Terus hutan itu, Ya Allah, hutan itu, sungai itu. Aku mengingat air sungainya bisa diminum langsung tanpa ada efek batuk dan alergi, terus rasanya segeeer dan bening banget. Melihat film Sherina seperti mengajakku bernostalgia secara double, gak cuma saat Sherina dan Saddam kecil berubah jadi gedhe, aku pun juga ikut gedhe, tapi tentang hutan Kalimantan dan binatang endemiknya. Itu pengalaman-pengalaman yang rasanya menarik untuk dihidupi kembali, entah dalam bentuk yang lain ataupun dalam bentuk yang sama.
Di Kalimantanlah, Sherina ketemu sahabat masa kecilnya, Sadam atau Yayang. Dia jadi project manager di OUKAL, LSM yang melindungi orangutan di Kalimantan. Di sana juga ada tokoh namanya Sindai, anak SD yang melindungi orangutan. Konflik utama yang diangkat pada PS2 yaitu, pembalakan binatang-binatang langka. Pelakunya tentu orang-orang kaya yang gak ngotak dan hobinya memberi makan ego saja seperti Syailendra (Chandra Satria) dan istri mudanya Ratih (Isyana Sarasvati), dibantu dengan body guard perempuan, Pinkan (Kelly Tandiano). Lagu musikal dari Ratih dan Syailendra pun secara literal menyebut, koleksi binatang langka itu sebagai gengsi dan eksistensi.

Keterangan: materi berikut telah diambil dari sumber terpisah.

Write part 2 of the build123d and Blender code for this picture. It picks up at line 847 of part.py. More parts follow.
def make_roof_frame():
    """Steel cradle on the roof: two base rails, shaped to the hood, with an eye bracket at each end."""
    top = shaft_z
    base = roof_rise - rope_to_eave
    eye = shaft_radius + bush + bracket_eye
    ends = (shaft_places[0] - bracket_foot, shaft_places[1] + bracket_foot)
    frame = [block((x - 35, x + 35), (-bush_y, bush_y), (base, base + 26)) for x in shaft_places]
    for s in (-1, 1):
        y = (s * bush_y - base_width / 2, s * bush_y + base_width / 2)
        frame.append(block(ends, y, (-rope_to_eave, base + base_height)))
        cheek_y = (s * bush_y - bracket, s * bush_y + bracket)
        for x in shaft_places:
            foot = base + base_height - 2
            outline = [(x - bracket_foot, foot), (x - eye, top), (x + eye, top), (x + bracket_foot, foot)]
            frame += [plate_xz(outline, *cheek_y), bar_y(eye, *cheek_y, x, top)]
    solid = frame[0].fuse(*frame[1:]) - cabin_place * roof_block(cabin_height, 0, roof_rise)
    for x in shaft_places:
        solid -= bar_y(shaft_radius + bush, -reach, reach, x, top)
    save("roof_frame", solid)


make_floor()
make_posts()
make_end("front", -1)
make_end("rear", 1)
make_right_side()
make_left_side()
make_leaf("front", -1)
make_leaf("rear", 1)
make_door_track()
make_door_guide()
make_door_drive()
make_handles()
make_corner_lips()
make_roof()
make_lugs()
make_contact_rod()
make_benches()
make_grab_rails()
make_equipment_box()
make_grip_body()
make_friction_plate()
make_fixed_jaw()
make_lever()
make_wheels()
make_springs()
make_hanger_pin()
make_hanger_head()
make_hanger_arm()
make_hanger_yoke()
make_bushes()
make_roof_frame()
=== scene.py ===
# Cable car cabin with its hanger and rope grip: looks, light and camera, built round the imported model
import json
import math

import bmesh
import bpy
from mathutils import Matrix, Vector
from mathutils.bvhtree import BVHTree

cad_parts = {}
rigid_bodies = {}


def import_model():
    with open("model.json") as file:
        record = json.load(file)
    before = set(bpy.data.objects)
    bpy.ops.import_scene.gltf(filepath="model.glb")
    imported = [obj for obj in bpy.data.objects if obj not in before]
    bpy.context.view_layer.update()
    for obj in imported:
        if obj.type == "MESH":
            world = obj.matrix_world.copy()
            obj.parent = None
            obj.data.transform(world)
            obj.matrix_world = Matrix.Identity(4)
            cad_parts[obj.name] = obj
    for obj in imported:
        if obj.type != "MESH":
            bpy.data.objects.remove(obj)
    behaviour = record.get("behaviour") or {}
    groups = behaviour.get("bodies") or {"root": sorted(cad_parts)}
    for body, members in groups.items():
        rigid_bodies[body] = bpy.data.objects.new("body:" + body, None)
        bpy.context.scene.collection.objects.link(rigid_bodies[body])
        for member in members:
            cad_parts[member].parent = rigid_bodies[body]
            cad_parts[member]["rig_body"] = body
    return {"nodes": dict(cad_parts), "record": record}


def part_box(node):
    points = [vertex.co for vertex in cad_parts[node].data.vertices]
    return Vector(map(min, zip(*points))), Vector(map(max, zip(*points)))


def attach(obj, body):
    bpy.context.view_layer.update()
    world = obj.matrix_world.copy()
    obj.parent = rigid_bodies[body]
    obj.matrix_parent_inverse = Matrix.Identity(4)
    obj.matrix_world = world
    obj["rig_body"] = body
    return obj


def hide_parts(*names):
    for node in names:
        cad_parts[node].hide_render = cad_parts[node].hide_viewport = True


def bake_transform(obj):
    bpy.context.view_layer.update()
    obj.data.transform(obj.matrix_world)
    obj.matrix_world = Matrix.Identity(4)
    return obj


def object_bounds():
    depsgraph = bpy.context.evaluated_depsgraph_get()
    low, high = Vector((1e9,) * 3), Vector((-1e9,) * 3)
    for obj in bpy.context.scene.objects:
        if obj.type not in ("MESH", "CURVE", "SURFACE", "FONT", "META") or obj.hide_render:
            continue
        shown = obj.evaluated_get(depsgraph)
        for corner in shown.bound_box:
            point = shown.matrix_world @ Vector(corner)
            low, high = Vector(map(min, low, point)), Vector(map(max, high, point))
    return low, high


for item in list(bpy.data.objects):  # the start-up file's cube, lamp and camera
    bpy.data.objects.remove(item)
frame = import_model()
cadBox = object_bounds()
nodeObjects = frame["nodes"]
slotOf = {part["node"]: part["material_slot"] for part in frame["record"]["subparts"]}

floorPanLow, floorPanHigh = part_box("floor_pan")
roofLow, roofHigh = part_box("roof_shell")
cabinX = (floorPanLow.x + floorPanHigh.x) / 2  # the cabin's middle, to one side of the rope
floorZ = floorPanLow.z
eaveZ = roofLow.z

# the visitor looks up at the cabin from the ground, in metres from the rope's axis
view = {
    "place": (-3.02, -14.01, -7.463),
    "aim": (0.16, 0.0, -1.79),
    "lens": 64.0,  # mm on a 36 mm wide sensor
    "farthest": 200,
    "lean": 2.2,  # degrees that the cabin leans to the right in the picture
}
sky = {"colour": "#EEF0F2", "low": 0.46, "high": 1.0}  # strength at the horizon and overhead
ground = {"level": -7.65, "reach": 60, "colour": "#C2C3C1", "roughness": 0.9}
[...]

Sherina dan Sadam akhirnya melalui petualangan mereka untuk kesekian kalinya. Bukan di Observatorium Bosscha, tapi di rumah pembalak liar yang hendak menumpas mereka. Di situ akhirnya masa lalu keduanya diungkap dengan intim. Pernah gak sih ngalami moment berdua seperti itu? Cerita masa lalu terus ngebicarain diri masing-masing secara jujur. Merefleksikan berapa lama cahaya bintang bisa sampai ke bumi, bukan dengan obrolan yang sok filsafat atau bagaimana, tapi obrolan yang sifatnya lebih ke pengetahuan.Misal, Sadam jengah dan meninggalkan Sherina karena anaknya selalu pengen mengontrol, selalu pengan mimpin, sering sok tahu, dan apa-apa dia lakukan dengan kehendaknya sendiri tanpa memikirkan yang lain? Sherina tak sadar itu. Sejak kematian papi Sadam dan maminya yang hidup di Sydney bersama kakak-kakaknya, Sadam memilih jalannya sendiri. Namun ada juga kesamaan-kesamaan yang menyatukan keduanya, terutama bintang-bintang di langit, vega dan canopus, atau capella. Jika aku boleh berdoa, aku pengen hidup selamanya dengan sahabatku, sahabat yang telah mengenalku sangat lama. Bukan hanya soal waktu, tapi juga perkenalan itu sendiri.
Dan, setelah 23 tahun, Sherina dan Sadam tak mudah berubah karakternya. Mereka punya kehidupan masing-masing, tapi kumelihat Derby Romero seperti telah melalui berbagai pengalaman yang membuat wajahnya jadi teduh seperti itu. Sherina pun sebagaimana trend perempuan kiwari, tumbuh menjadi perempuan yang glowing dan bak princess dari negeri Disney. Meski part tersedih yang aku rasakan sebagai perempuan, di tokoh Sherina yang dewasa, nilai-nilai stereotip yang dilekatkan ke perempuan jadi semakin dinormalisasi. Aku merasakannya sangat halus, semisal pemimpin itu ya laki-laki, perempuan sekonfontratif apa pun harus dijinakkan, dan perempuan harus nurut. Haha. Ya, argumennya gak salah, konteksnya juga, bukanlah hidup harus dinikmati? Terlepas dari stereotip-stereotip ini?